EXERCISE PROMPT:
Exactly reproduce the lines from the top of the entries below through the line containing "const ROUGHNESS_WAVELENGTH = 9;", with both ends included.
[Start TASK INPUT]
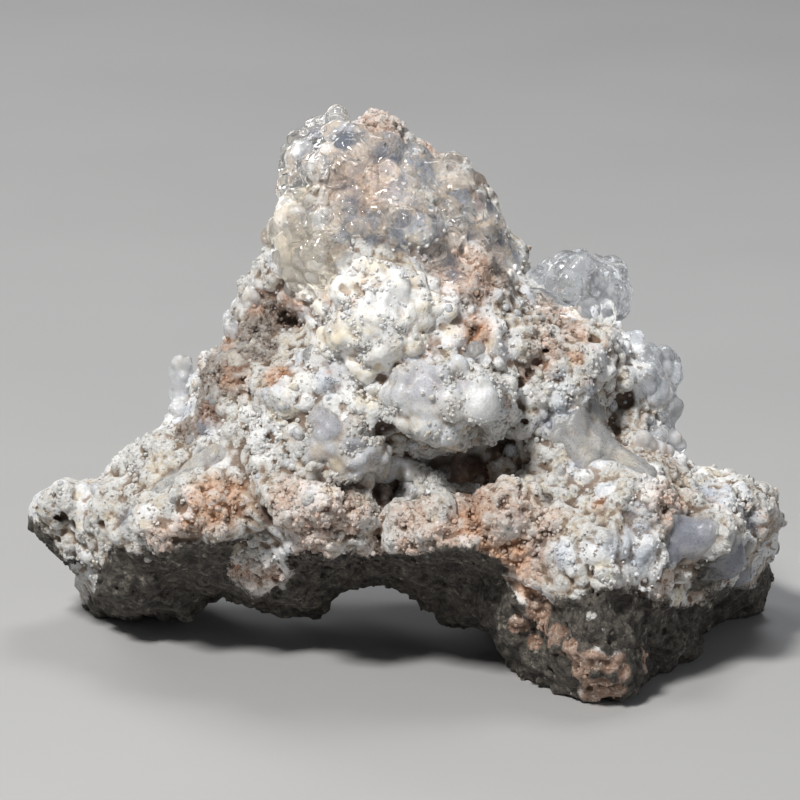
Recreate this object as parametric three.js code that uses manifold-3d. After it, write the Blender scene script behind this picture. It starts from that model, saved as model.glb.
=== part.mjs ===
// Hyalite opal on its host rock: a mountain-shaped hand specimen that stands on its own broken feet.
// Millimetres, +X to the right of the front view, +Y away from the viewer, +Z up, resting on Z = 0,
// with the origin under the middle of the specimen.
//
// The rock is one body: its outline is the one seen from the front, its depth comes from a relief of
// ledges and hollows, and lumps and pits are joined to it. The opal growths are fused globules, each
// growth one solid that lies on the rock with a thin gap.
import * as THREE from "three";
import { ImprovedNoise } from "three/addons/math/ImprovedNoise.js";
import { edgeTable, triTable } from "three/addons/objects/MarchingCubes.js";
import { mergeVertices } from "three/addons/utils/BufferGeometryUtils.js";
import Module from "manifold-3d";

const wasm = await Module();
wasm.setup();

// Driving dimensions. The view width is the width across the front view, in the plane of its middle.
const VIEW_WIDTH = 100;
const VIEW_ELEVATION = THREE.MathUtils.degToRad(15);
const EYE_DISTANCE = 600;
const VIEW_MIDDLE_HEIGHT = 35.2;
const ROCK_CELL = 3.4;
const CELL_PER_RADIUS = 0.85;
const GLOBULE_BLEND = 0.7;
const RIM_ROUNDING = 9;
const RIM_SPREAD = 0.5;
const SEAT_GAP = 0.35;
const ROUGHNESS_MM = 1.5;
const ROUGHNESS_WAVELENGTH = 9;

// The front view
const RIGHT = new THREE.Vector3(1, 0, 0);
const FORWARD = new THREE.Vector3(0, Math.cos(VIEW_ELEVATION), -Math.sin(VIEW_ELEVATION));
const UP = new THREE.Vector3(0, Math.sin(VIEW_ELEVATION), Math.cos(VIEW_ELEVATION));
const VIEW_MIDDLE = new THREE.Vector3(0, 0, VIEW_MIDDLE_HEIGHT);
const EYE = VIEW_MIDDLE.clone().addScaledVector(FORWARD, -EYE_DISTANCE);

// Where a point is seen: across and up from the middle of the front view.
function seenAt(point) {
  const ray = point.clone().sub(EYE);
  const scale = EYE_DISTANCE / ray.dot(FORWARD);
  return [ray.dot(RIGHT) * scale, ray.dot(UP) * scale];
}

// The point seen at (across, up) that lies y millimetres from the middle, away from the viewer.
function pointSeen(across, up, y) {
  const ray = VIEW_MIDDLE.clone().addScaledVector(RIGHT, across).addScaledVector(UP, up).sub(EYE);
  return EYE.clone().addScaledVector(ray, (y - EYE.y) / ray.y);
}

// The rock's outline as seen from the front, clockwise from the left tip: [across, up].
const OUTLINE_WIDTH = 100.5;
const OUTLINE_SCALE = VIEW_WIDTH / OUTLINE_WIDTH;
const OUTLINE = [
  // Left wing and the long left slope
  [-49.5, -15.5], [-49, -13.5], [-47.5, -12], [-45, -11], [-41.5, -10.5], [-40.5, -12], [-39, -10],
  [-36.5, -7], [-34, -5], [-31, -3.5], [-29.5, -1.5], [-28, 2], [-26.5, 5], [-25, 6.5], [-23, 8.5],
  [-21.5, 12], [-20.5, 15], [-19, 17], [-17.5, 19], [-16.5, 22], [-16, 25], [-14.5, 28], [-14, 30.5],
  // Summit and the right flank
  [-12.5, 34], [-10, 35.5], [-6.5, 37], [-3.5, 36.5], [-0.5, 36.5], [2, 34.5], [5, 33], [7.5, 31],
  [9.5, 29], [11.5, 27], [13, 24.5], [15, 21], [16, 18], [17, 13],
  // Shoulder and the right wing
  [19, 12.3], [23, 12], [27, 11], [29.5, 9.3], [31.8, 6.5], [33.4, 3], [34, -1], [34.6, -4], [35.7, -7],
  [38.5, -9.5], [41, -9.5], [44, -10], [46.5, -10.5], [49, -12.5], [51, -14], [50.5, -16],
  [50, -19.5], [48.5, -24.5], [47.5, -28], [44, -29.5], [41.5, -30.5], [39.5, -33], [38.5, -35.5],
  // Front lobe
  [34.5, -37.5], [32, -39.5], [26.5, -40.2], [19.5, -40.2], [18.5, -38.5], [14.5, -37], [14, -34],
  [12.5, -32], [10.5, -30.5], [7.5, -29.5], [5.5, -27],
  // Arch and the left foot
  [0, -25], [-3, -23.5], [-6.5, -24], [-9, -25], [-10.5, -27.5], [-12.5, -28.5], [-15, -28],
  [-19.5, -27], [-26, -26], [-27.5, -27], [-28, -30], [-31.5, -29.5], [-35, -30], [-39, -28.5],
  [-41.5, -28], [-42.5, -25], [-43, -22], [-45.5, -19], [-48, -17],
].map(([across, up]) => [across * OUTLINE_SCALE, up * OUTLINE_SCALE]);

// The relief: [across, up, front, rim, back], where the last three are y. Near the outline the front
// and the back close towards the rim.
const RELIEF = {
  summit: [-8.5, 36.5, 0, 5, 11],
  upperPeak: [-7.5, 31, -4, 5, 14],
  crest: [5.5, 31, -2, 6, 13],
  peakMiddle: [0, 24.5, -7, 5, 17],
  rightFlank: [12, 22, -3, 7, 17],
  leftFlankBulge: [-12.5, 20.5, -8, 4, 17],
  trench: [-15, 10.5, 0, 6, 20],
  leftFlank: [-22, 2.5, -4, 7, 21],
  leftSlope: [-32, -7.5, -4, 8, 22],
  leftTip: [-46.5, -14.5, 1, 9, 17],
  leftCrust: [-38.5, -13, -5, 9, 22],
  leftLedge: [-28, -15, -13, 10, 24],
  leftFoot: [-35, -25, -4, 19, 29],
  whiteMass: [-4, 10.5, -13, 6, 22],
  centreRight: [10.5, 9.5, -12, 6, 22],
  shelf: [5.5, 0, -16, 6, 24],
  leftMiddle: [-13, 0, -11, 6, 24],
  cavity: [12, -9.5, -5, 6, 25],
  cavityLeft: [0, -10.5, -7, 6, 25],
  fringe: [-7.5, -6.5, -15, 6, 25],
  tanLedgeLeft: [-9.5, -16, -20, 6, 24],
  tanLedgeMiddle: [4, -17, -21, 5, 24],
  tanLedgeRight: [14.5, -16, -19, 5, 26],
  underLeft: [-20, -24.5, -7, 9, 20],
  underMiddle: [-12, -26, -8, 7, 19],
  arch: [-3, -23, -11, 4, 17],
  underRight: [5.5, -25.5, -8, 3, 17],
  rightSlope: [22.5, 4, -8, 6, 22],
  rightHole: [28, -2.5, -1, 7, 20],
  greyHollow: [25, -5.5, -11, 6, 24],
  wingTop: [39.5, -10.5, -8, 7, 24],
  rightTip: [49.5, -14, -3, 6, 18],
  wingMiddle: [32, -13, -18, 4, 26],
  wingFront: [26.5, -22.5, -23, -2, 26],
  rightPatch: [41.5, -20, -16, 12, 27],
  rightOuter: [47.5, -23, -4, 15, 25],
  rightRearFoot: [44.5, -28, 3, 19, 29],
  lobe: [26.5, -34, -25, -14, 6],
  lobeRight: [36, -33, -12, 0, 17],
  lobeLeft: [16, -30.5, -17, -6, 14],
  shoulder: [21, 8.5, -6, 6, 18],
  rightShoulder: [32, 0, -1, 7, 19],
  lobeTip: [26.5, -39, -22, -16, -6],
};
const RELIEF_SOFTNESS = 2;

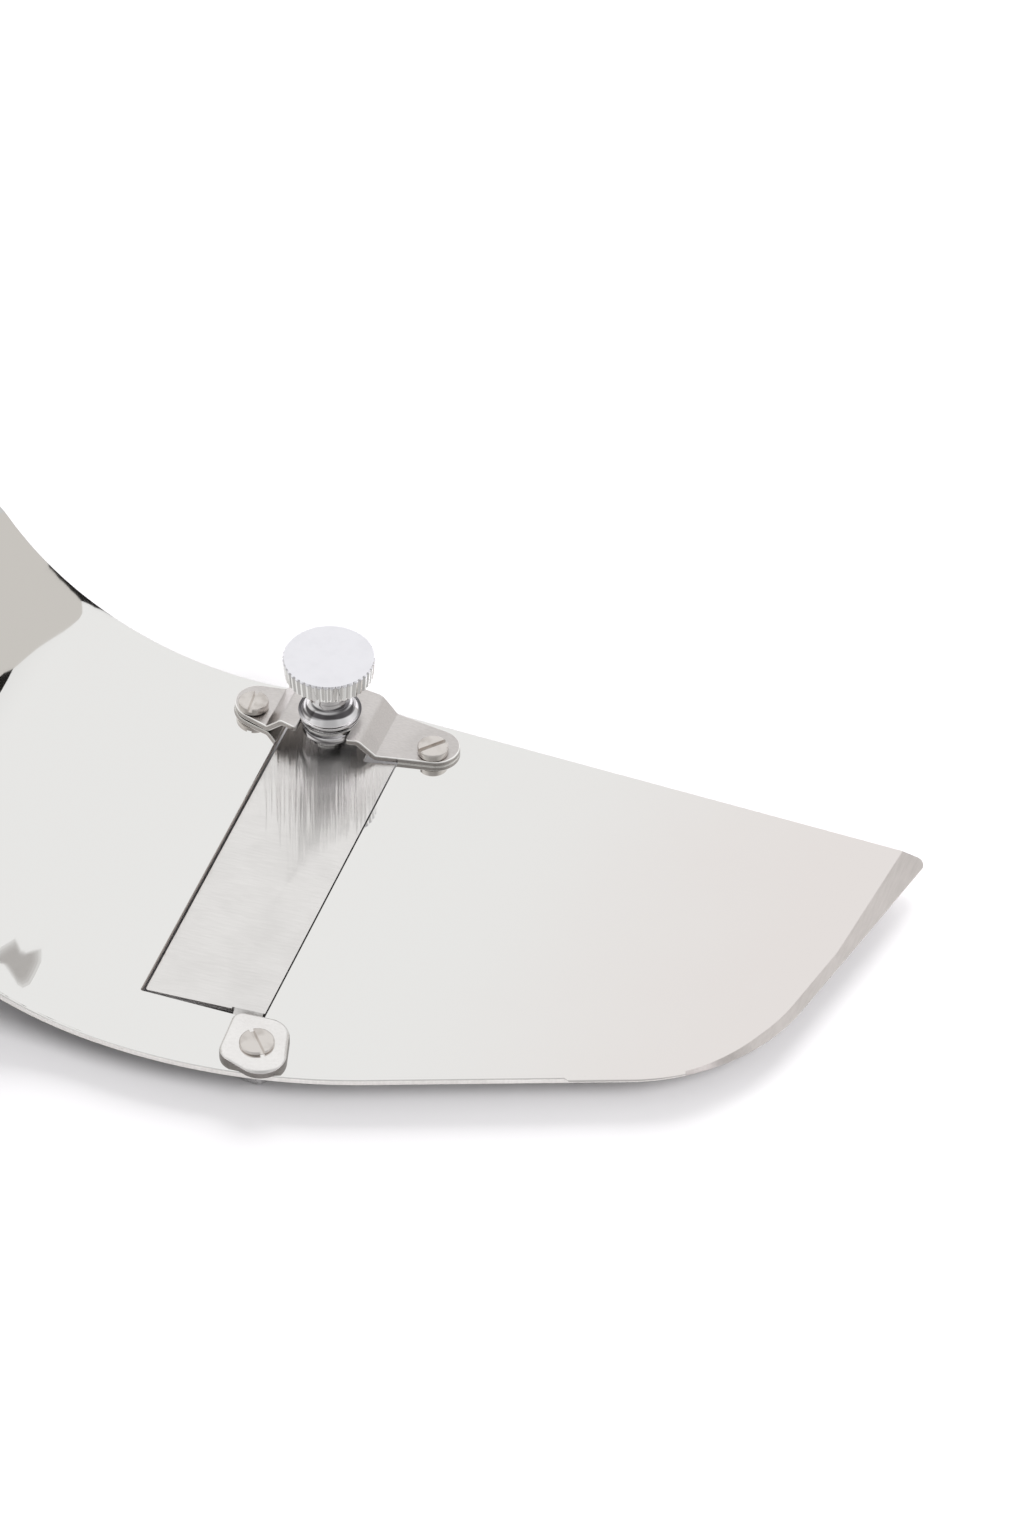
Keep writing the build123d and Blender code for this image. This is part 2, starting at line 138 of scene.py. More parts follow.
[End TASK INPUT]
THE REPLY:
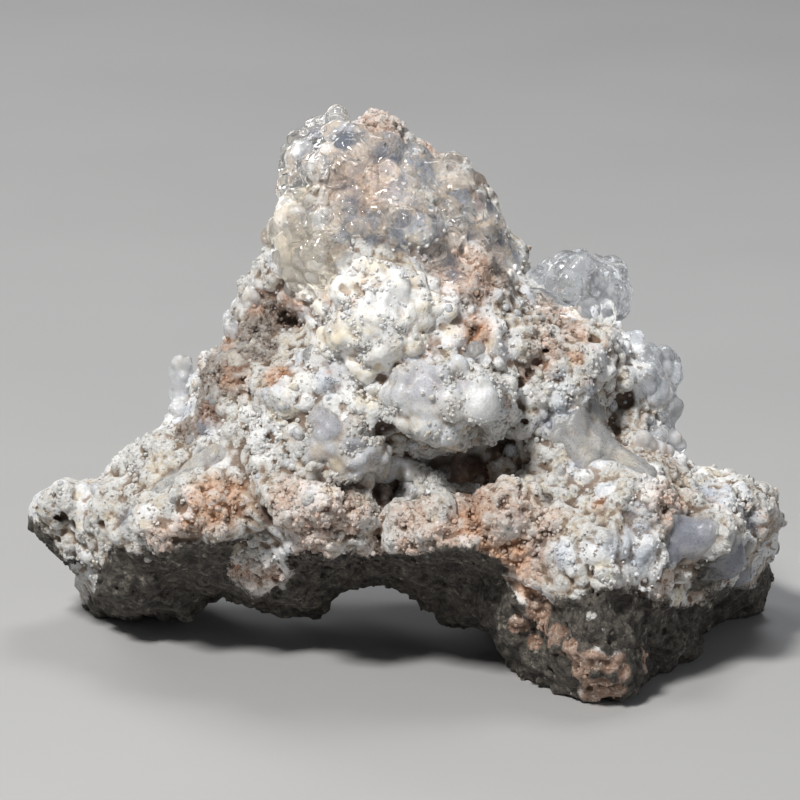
Recreate this object as parametric three.js code that uses manifold-3d. After it, write the Blender scene script behind this picture. It starts from that model, saved as model.glb.
=== part.mjs ===
// Hyalite opal on its host rock: a mountain-shaped hand specimen that stands on its own broken feet.
// Millimetres, +X to the right of the front view, +Y away from the viewer, +Z up, resting on Z = 0,
// with the origin under the middle of the specimen.
//
// The rock is one body: its outline is the one seen from the front, its depth comes from a relief of
// ledges and hollows, and lumps and pits are joined to it. The opal growths are fused globules, each
// growth one solid that lies on the rock with a thin gap.
import * as THREE from "three";
import { ImprovedNoise } from "three/addons/math/ImprovedNoise.js";
import { edgeTable, triTable } from "three/addons/objects/MarchingCubes.js";
import { mergeVertices } from "three/addons/utils/BufferGeometryUtils.js";
import Module from "manifold-3d";

const wasm = await Module();
wasm.setup();

// Driving dimensions. The view width is the width across the front view, in the plane of its middle.
const VIEW_WIDTH = 100;
const VIEW_ELEVATION = THREE.MathUtils.degToRad(15);
const EYE_DISTANCE = 600;
const VIEW_MIDDLE_HEIGHT = 35.2;
const ROCK_CELL = 3.4;
const CELL_PER_RADIUS = 0.85;
const GLOBULE_BLEND = 0.7;
const RIM_ROUNDING = 9;
const RIM_SPREAD = 0.5;
const SEAT_GAP = 0.35;
const ROUGHNESS_MM = 1.5;
const ROUGHNESS_WAVELENGTH = 9;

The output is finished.